PROVIDED DATA:
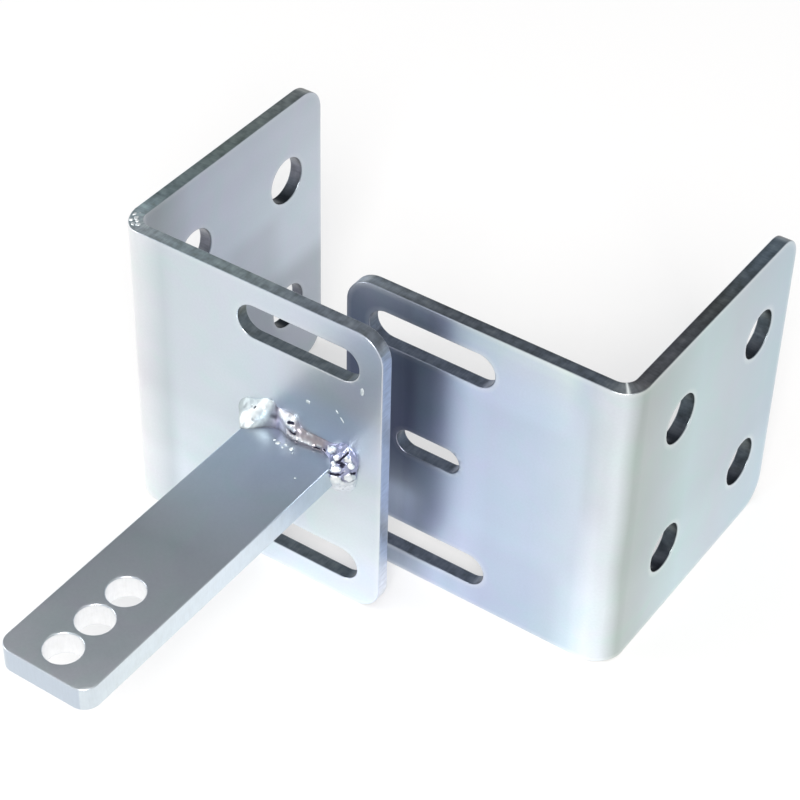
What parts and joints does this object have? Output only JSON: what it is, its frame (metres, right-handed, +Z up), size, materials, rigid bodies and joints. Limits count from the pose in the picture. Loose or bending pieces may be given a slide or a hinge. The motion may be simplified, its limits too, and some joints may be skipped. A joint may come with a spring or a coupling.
{
  "type": "wood post bracket",
  "caption": "Pair of folded steel plate halves that clasp a wood post, one carrying a welded flat arm with pin holes near its tip.",
  "frame": {"origin": "centre of the pair's box in X and Y, on the surface that both halves stand on", "axes": "+Z up, -Y the way the arm points, +Y the open side where the post goes in, +X from the arm half towards the plain half"},
  "size_m": [0.1966, 0.2754, 0.127],
  "materials": {
    "zinc_plated_steel": "bright zinc plating, satin",
    "plated_weld": "bright zinc plating over weld metal"
  },
  "bodies": {
    "root": {"arm_half_plate": "zinc_plated_steel", "plain_half_plate": "zinc_plated_steel", "arm_bar": "zinc_plated_steel", "arm_weld": "plated_weld"}
  },
  "joints": []
}
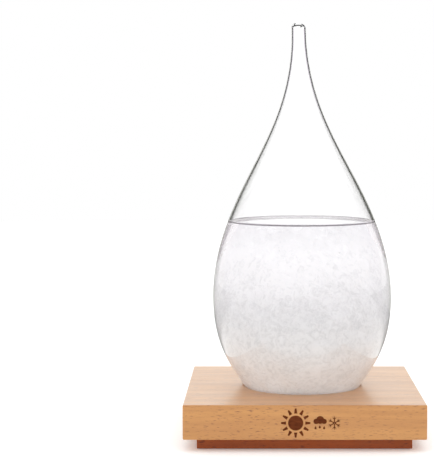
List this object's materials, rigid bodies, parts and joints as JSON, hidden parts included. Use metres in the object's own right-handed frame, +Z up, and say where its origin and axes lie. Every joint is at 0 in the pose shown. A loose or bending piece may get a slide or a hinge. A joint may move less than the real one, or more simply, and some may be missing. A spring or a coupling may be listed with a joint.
{
  "type": "storm glass",
  "caption": "Sealed drop-shaped storm glass with solution and crystals, standing in a shallow seat on a square wooden board with a stepped plinth.",
  "frame": {"origin": "centre of the underside of the pads, on the surface the part stands on", "axes": "+Z up along the drop's axis, -Y towards the front edge of the square board"},
  "size_m": [0.148, 0.148, 0.2632],
  "materials": {
    "glass": "gloss",
    "solution": "gloss",
    "settled_crystals": "matte",
    "loose_crystals": "matte",
    "beech": "satin",
    "dark_wood": "satin",
    "screw_steel": "satin",
    "pad_rubber": "matte"
  },
  "bodies": {
    "base": {"base_board": "beech", "plinth": "dark_wood", "plinth_screws": "screw_steel", "antislip_pads": "pad_rubber"},
    "glass_drop": {"glass_vessel": "glass", "storm_liquid": "solution", "crystal_bed": "settled_crystals", "crystal_plume": "loose_crystals", "loose_crystals": "loose_crystals"}
  },
  "joints": [
    {"name": "glass_lift", "type": "slide", "parent": "base", "child": "glass_drop", "axis": [0, 0, 1], "range_m": [0, 0.06]}
  ]
}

TASK STATEMENT: Find the line with "List this object's" in the listing above, then write out that line and each remaining line exactly, with no other text.

FINAL ANSWER:
List this object's materials, rigid bodies, parts and joints as JSON, hidden parts included. Use metres in the object's own right-handed frame, +Z up, and say where its origin and axes lie. Every joint is at 0 in the pose shown. A loose or bending piece may get a slide or a hinge. A joint may move less than the real one, or more simply, and some may be missing. A spring or a coupling may be listed with a joint.
{
  "type": "storm glass",
  "caption": "Sealed drop-shaped storm glass with solution and crystals, standing in a shallow seat on a square wooden board with a stepped plinth.",
  "frame": {"origin": "centre of the underside of the pads, on the surface the part stands on", "axes": "+Z up along the drop's axis, -Y towards the front edge of the square board"},
  "size_m": [0.148, 0.148, 0.2632],
  "materials": {
    "glass": "gloss",
    "solution": "gloss",
    "settled_crystals": "matte",
    "loose_crystals": "matte",
    "beech": "satin",
    "dark_wood": "satin",
    "screw_steel": "satin",
    "pad_rubber": "matte"
  },
  "bodies": {
    "base": {"base_board": "beech", "plinth": "dark_wood", "plinth_screws": "screw_steel", "antislip_pads": "pad_rubber"},
    "glass_drop": {"glass_vessel": "glass", "storm_liquid": "solution", "crystal_bed": "settled_crystals", "crystal_plume": "loose_crystals", "loose_crystals": "loose_crystals"}
  },
  "joints": [
    {"name": "glass_lift", "type": "slide", "parent": "base", "child": "glass_drop", "axis": [0, 0, 1], "range_m": [0, 0.06]}
  ]
}